Of all the computer generated tunnels and weaponry, there was only one scene in the film where the special effects were lacking. That was, surprisingly, a simple sequence of people gathered on a cliff, overlooking a waterfall. The cliff face, with its various sitting spots, didn’t match up with the people sitting/standing on it. Obviously, Marvel isn’t going to let extras actually sit on a dangerous geographic structure, so I can’t fault it, but it is funny how holograms made out of sand worked far better than very simple background creation.
T’Challa is told in the film that it is hard to be a good man and a good king, and while it may sound silly, T’Challa might be the best person we’ve seen as a Marvel hero on screen thus far. There does not appear to be a selfish or vindictive bone in his body, and this is a good thing. He’s closest in tone to Steve Rogers, but mainly avoids the Boy Scout, aw shucks attitude that Steve sometimes has. They are also both natural leaders, and it seems likely that, if Chris Evans wants out, Chadwick Boseman would make a fine focal point for the next generation of Avengers films.
Boseman is really great here, though he doesn’t necessarily leap off the screen the way some other performers do in the film. His T’Challa is balanced and measured, as quick to listen as he is to speak, and obviously takes the role of King quite seriously. The performance does have nuance however, especially expressed when T’Challa must grapple with Wakanda’s role in the larger world.
But make no mistake, this film is owned by his co-stars, specifically his female ones. Letitia Wright got the single largest laugh in the theater with her line delivery of “what are those?,” a seemingly innocuous line that had the screening erupt in belly laughter. Her performance of Shuri, T’Challa’s sister, is one of the most important pieces of the film, as she is able to act as technological exposition for all the insane Wakanda tech, without it coming off as dull or forced. She is so light and carefree in her performance, that technical specs of various suits and tools roll off her tongue.Continued below
Lupita Nyong’o’s Nakia is both the moral center of the film and its romantic interest, and neither of those positions gets disrupted during the film. From the moment she appears on screen, you can see why T’Challa loves her, but she is never reduced to just the pretty face or the one in need of rescuing. If anything, she, along with Danai Gurira, take on the more traditional heroic roles for a good chunk of the film. While T’Challa is clearly the lead role, Nakia and Okoye are right behind him.
While the film is very attuned to the African experience, Michael B. Jordan’s Killmonger represents the very different experience of being black in the United States. Without getting into spoiler territory, Killmonger has lived a very solitary life, a life that feels absent from his destiny. T’Challa is the converse of that; he’s always been a part of something. Both are defined by their surroundings, but in absolutely opposite ways. Jordan oozes rage and longing at the same time, and is the mercurial yang to Boseman’s composed yin.
Of all the Marvel films, this reminds me most of Thor, in that its job is to establish not just a character, but an entire society around itself. But while Thor felt a little by the numbers and simple, Black Panther dives into the deep end.
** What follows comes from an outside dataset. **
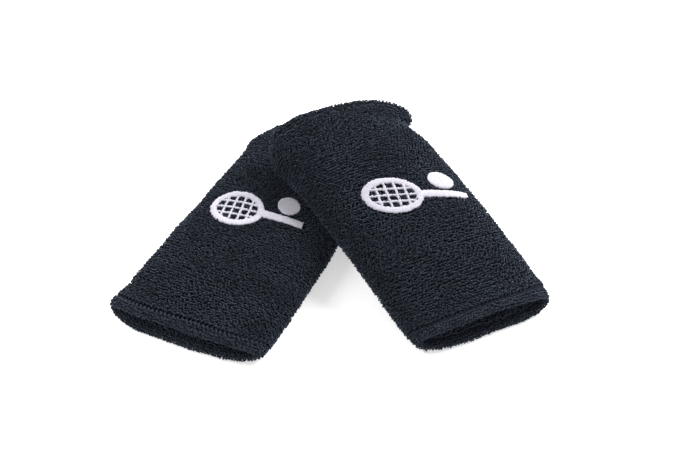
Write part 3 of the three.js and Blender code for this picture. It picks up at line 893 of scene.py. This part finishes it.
def backing(band):
    """The sheet behind the stitches: a thin closed rectangle whose rows go by the sine and
    whose columns go by the root of the cosine, so that both crowd towards its edges."""
    rows, columns = BACKING_ROWS, BACKING_COLUMNS
    y = BACKING["along"] / 2 * np.sin(np.linspace(-pi / 2, pi / 2, rows))[:, None]
    turn = (np.arange(2 * columns) + 0.5) * pi / columns
    across = BACKING["across"] / 2 * signed_power(np.cos(turn), EDGE_POWER)[None]
    middle = -(BACKING_DEPTH + BACKING_THICKNESS / 2)
    lift = BACKING_THICKNESS / 2 * np.sign(np.sin(turn))[None]
    across, along = band.emblem["across"] - across + 0 * y, band.emblem["along"] + y
    points = band.on_top(along + 0 * across, across, middle + lift + 0 * across)
    ends = np.arange(columns)
    facing = 2 * columns - 1 - ends
    near = np.stack([ends[:-1], ends[1:], facing[1:], facing[:-1]], axis=1)
    far = (rows - 1) * 2 * columns + near[:, ::-1]
    return points.reshape(-1, 3), [grid_faces(rows, 2 * columns, False), near, far]


# ---- The pieces of a band ----
OUTER_PARTS = 3
BARE_SEAM = 0.9  # how far behind the welt the outer layer's loops start
# How far the welt's loops keep from its edge inside the band, and from its edge outside.
WELT_OVERLAP, WELT_BARE = 1.0, 1.2
SATIN_SEED_STEP = 31


def looped(name, band, stretch, size, seed, material):
    """A stretch of the skin's loops as one piece, with none under the embroidery."""
    path, share, rng = pile(band, *stretch, size, seed)
    kept = ~under_stitches(band, path, share)
    shape = loops(band, path[kept], share[kept], size, rng)
    return make_piece(name, band, shape, material)


def all_loops(band):
    """A band's loops: the outer face in even stretches, the fold, the lining near the mouth,
    and the welt. Gives the outer layer's pieces and the lining's."""
    outer_start = SEAM_SIDE + BARE_SEAM
    run = (STRAIGHT - outer_start) / OUTER_PARTS
    outer = []
    for part in range(OUTER_PARTS):
        stretch = (outer_start + part * run, outer_start + part * run + run)
        name = f"outer_loops_{part + 1}"
        outer.append(looped(name, band, stretch, LOOP, part, terry))
    fold = (STRAIGHT, STRAIGHT + ARC + FOLD_LOOPS_REACH)
    outer.append(looped("fold_loops", band, fold, SHORT_LOOP, SEEDS["fold"], terry))
    # The lining's loops take the lighter lining finish: painted light inside the mouth.
    inside, seed = (WELT_BACK - LINING_REACH, WELT_BACK + WELT_OVERLAP), SEEDS["lining"]
    inner = looped("lining_loops", band, inside, LOOP, seed, lining)
    edge = (WELT_BACK + WELT_OVERLAP, SKIN_LENGTH + WELT_SIDE - WELT_BARE)
    looped("welt_loops", band, edge, SHORT_LOOP, SEEDS["welt"], knit)
    return outer, inner


def both_layers(band):
    """The two layers of ground knit, each a sheet of cloth that carries its loops. The outer
    one goes from the seam over the fold and a little way back inside, and the lining goes
    the rest of the way back to the welt."""
    shape = sleeve(band, SEAM_SIDE, FOLD_END)
    outer = make_piece("outer_terry", band, shape, ground)
    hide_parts(band.node("outer_sleeve"))
    flat = (band.perimeter * MM, (FOLD_END - SEAM_SIDE) * MM)
    shape = sleeve(band, FOLD_END + CLEARANCE, WELT_BACK - CLEARANCE)
    inner = make_piece("lining_terry", band, shape, ground)
    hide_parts(band.node("inner_sleeve"))
    flat = (band.perimeter * MM, (WELT_BACK - FOLD_END) * MM)
    return outer


def mouth(band):
    """The welt, and the seam's stitches behind it."""
    edge = make_piece("welt_knit", band, welt(band), knit)
    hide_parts(band.node("mouth_welt"))
    seam = make_piece("seam_chain", band, chain(band), dark_thread)
    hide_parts(band.node("mouth_seam_thread"))
    make_piece("seam_cover", band, slanted(band), dark_thread)


def between_layers(band):
    """The elastic yarn, and the sheet behind the embroidery."""
    yarn = make_piece("elastic_helix", band, elastic(band), covered_yarn)
    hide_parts(band.node("elastic_yarn"))
    sheet = make_piece("stitch_backing", band, backing(band), nonwoven)
    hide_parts(band.node("emblem_backing"))


def embroidery(band):
    """The racket, its strings and the ball, each as one piece of satin stitches."""
    for name, lines in EMBLEM.items():
        seeds = [band.seed + SATIN_SEED_STEP * i for i in range(len(lines))]
        shape = joined([satin(band, *line, seed) for line, seed in zip(lines, seeds)])
        piece = make_piece(f"satin_{name}", band, shape, white_thread)
        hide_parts(band.node(f"emblem_{name}"))


def loose_yarn(band):
    """Stray fibres over the terry, and the cut ends at the welt."""
    make_piece("loose_fibres", band, stray_fibres(band), terry)
    make_piece("yarn_ends", band, loose_ends(band), dark_thread)


for band in (lower, upper):
    outer_loops, inner_loops = all_loops(band)
    outer_terry = both_layers(band)
    mouth(band)
    between_layers(band)
    embroidery(band)
    loose_yarn(band)


# ---- Floor, light and camera, in metres ----
WALLS, CEILING = 1.35, 0.24  # how bright the studio is low down and overhead
WALLS_END, CEILING_START = 0.2, 0.7  # how steeply up each is seen, 1 being straight up
FLOOR_HALF = 3.0
# PAPER_GLOW is painted light: the floor glows to wash out the pair's shadow.
PAPER, PAPER_GLOW = 0.93, 0.5
WHITE = (1.0, 1.0, 1.0, 1.0)
LIGHTS = {  # where each hangs, its diameter and its power in watts
    "key": ((0.9, 0.55, 0.7), 0.45, 17.5),
    "left": ((-0.9, 0.1, 0.7), 0.6, 6.8),
    "back": ((0.2, 1.1, 0.5), 0.8, 13.0),
}
VIEW_UP, VIEW_REACH, LENS = radians(50.565), 0.59513, 65.02


def add(name, data):
    """Puts a mesh, light or camera into the scene."""
    added = bpy.data.objects.new(name, data)
    bpy.context.scene.collection.objects.link(added)
    return added


def pale_floor():
    """A wide sheet of white paper under the pair. It glows by PAPER_GLOW: painted light that
    washes out the pair's shadow on it and lights the pair a little from below.
    """
    mesh = bpy.data.meshes.new("floor")
    corners = [(-1, -1), (1, -1), (1, 1), (-1, 1)]
    mesh.from_pydata([(x * FLOOR_HALF, y * FLOOR_HALF, 0) for x, y in corners], [], [range(4)])
    paper = Finish("pale_floor").shade(
        Base_Color=(PAPER, PAPER, PAPER, 1.0),
        Roughness=0.9,
        Emission_Color=WHITE,
        Emission_Strength=PAPER_GLOW,
    )
    mesh.materials.append(paper)
    add("floor", mesh)


def studio_walls():
    """Bright white walls all round, which turn smoothly into a dimmer ceiling."""
    studio = Finish("studio", bpy.data.worlds)
    upward = studio.node("ShaderNodeSeparateXYZ", None, {0: studio.place()}, "Z")
    bright = studio.node(
        "ShaderNodeMapRange", {"interpolation_type": "SMOOTHSTEP"},
        {"Value": upward, 1: WALLS_END, 2: CEILING_START, 3: WALLS, 4: CEILING}, "Result",
    )
    walls = studio.node("ShaderNodeBackground", None, {"Color": WHITE, "Strength": bright})
    studio.node("ShaderNodeOutputWorld", None, {"Surface": walls})
    bpy.context.scene.world = studio.made


def round_light(name, at, size, power):
    """A round soft light that faces the middle of the pair."""
    light = bpy.data.lights.new(name, "AREA")
    light.shape, light.size, light.energy = "DISK", size, power
    lamp = add(name, light)
    lamp.location = at
    lamp.rotation_euler = (-Vector(at)).to_track_quat("-Z", "Y").to_euler()


def front_camera():
    """Looks down at the point that both bands' places are given from. Each band finds it
    from its own solid, and this takes their mean."""
    middle = (lower.origin + upper.origin) / 2 * MM
    aim = Vector((middle[0], middle[1], 0.0))
    data = bpy.data.cameras.new("camera")
    data.lens = LENS
    camera = add("camera", data)
    camera.location = aim + Vector((0, -cos(VIEW_UP), sin(VIEW_UP))) * VIEW_REACH
    camera.rotation_euler = (aim - camera.location).to_track_quat("-Z", "Y").to_euler()
    bpy.context.scene.camera = camera


pale_floor()
studio_walls()
for name, (at, size, power) in LIGHTS.items():
    round_light(name, at, size, power)
front_camera()
bpy.context.scene.view_settings.view_transform = "Standard"

bpy.context.view_layer.update()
I feel like I know more about Wakanda from one film than I do about Asgaard from three, and while there may not be a breakout supporting character a la Loki, I want to see all of these characters again and again. If there was ever a film that demanded a television series to accompany it, it is this one. I want to spend as much time in Wakanda as I can.
But more than Thor, Black Panther has a central thesis that is more universal and nuanced than any superhero film you’ve ever seen. The entire film hinges around the conflict of protecting that which you love versus sharing what you have to improve the lives of many. In a time when income disparity is at its highest in recent memory, it is a question that feels incredibly prescient today, and makes the film more overtly political than, I think, was intended. Not that Cooger is shying away from the political ramifications of the story, but the world, especially the United States and Great Britain, has changed so much since the screenplay for this film was written.
I haven’t even mentioned the moving flashback sequence (that, coincidentally, made me feel incredibly old, as it took place in the early 90s, a time I remember very well, which is now foreign enough to merit flashbacks), the various tribes within Wakanda, the great Angela Bassett and Forest Whitaker performances, how this may be the most beautiful cast ever assembled for a blockbuster film, the killer soundtrack, or the surprising amount of humor in the film. This is as complete a movie as Marvel has ever made, with a very concrete beginning, middle, and end. And while one of the post-credits scenes (there are 2, one mid-credits, one at the end) hints at something to come, the film seems only vaguely concerned with being part of the MCU. In a time of perpetual second acts of multi-part sagas, thank goodness Black Panther wants to be its own thing.
That thing might just be the best Marvel movie yet.